Franklin Year Round School is a symbol of that growth. Once predominantly African American, its enrollment is now heavily Asian. The surrounding neighborhood, known as New Chinatown, is sprinkled with stores with signs in Chinese, Cambodian and Laotian, a less prosperous version of Oakland’s older, bustling Chinatown located closer to downtown.
Run-down, two-story wood-frame houses with chain-link fences surround the school, which in addition to earthquake and fire drills has crime drills: Five bells ring when a shooting is in progress nearby.
Two Chinese Americans have been elected to the school board, and Dang’s supporters are working hard to get out the Asian vote on Nov. 8.

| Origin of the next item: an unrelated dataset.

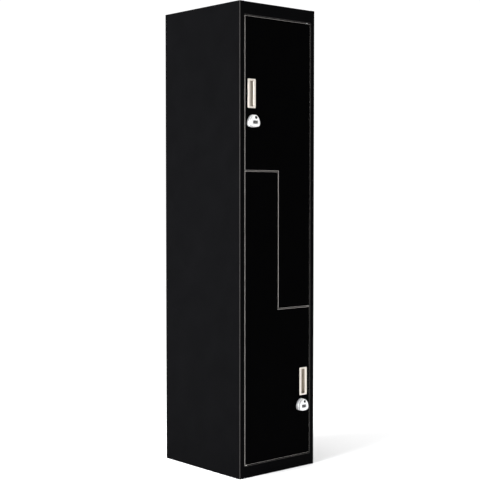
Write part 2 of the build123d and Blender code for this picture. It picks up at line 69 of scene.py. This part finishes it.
# ------------------------------------------------------------------ carcass sheets
# The sides, top, base, back and dividers are folded from 0.8 mm steel and powder coated black.
# The coat has a fine orange-peel grain and more gloss along the folds, and a pale grey highlight
# is painted into its colour there. Inside the cabinet it keeps more sheen, and its colour is
# painted lighter so that the shaded inside reads.
mm = 0.001


class Value:
    """A number or colour that varies over a surface; arithmetic on numbers adds Math nodes."""

    def __init__(self, finish, socket):
        self.finish = finish
        self.socket = socket

    def maths(self, operation, first, second=0.0):
        return self.finish.node("Math", {"operation": operation}, {0: first, 1: second})

    def __add__(self, other):
        return self.maths("ADD", self, other)

    def __sub__(self, other):
        return self.maths("SUBTRACT", self, other)

    def __rsub__(self, other):
        return self.maths("SUBTRACT", other, self)

    def __mul__(self, other):
        return self.maths("MULTIPLY", self, other)

    def __abs__(self):
        return self.maths("ABSOLUTE", self)

    __radd__ = __add__
    __rmul__ = __mul__

    def larger(self, other):
        return self.maths("MAXIMUM", self, other)

    def between(self, low, high):
        """0 below low, 1 above high, and a smooth step from one to the other."""
        return self.finish.node("MapRange", {"interpolation_type": "SMOOTHSTEP"},
                                {"Value": self, "From Min": low, "From Max": high})


class Finish:
    """A material whose constants are set at once and whose detail is linked with wear()."""

    def __init__(self, name, **constants):
        self.material = bpy.data.materials.new(name)
        self.material.use_nodes = True
        self.tree = self.material.node_tree
        self.surface = self.tree.nodes["Principled BSDF"]
        for socket, value in constants.items():
            self.surface.inputs[socket.replace("_", " ")].default_value = value

    def node(self, kind, settings=None, values=None, output=0):
        """Any node: its type, its settings, then the values or links of its sockets."""
        node = self.tree.nodes.new("ShaderNode" + kind)
        for name, setting in (settings or {}).items():
            setattr(node, name, setting)
        for key, value in (values or {}).items():
            if isinstance(value, Value):
                self.tree.links.new(value.socket, node.inputs[key])
            else:
                node.inputs[key].default_value = value
        return Value(self, node.outputs[output])

    def place(self):
        """Position in the cabinet's own frame, which turns with the piece."""
        return self.node("TexCoord", output="Object")

    def noise(self, size, detail=2.0, roughness=0.5, factors=(1, 1, 1)):
        """Noise whose blotches are about that size in metres, longer where a factor is small."""
        stretched = self.node("VectorMath", {"operation": "MULTIPLY"},
                              {0: self.place(), 1: factors})
        return self.node("TexNoise", {}, {"Vector": stretched, "Scale": 1 / size,
                                          "Detail": detail, "Roughness": roughness})

    def mix(self, factor, first, second):
        """Colour between two colours, each a link or red, green and blue."""
        first, second = [colour if isinstance(colour, Value) else (*colour, 1)
                         for colour in (first, second)]
        return self.node("Mix", {"data_type": "RGBA"}, {0: factor, 6: first, 7: second}, 2)

    def relief(self, height, depth, under=None):
        """Bumps of that depth in metres for a height from 0 to 1."""
        values = {"Height": height, "Distance": depth, "Strength": 1.0}
        if under is not None:
            values["Normal"] = under
        return self.node("Bump", {}, values)

    def wear(self, **sockets):
        for socket, value in sockets.items():
            self.tree.links.new(value.socket, self.surface.inputs[socket.replace("_", " ")])
        return self.material


grain_size, grain_depth = 0.9 * mm, 0.03 * mm
wave_size, wave_depth = 250 * mm, 0.5 * mm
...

“If we can’t be the majority,” said Gee, who complains of hearing gunshots at night in her middle-class China Hill neighborhood, “we can at least be the swing vote.”
Both Harris and Dang say the election will be determined by turnout. If Harris gets voters in the city’s poorer and predominantly African American flatlands to the polls, he probably will defeat Dang.
Dang’s primary strength lies in the wooded hills, where expensive homes and stunning regional parks are reached by winding mountain roads. That is where Harris lives, but many of his neighbors voted for Dang in the June primary out of anger over the city’s handling of the 1991 fire.
Harris had been in office less than a year when city firefighters left the scene of a still smoldering fire that later became an inferno in the hills. A troubled city communications system, since replaced, was blamed for some of the Fire Department’s problems in fighting the blaze.
Dang’s home was one of those that burned, and he tells audiences of sleeping with his family at his brother’s house with two paper bags containing all his possessions.
“Dang is a fire survivor and was head of a neighborhood group after the fire--before he ever decided to run for mayor,” said Robert Bruce, who started a newspaper for fire victims after his home burned. “And that counts for something.”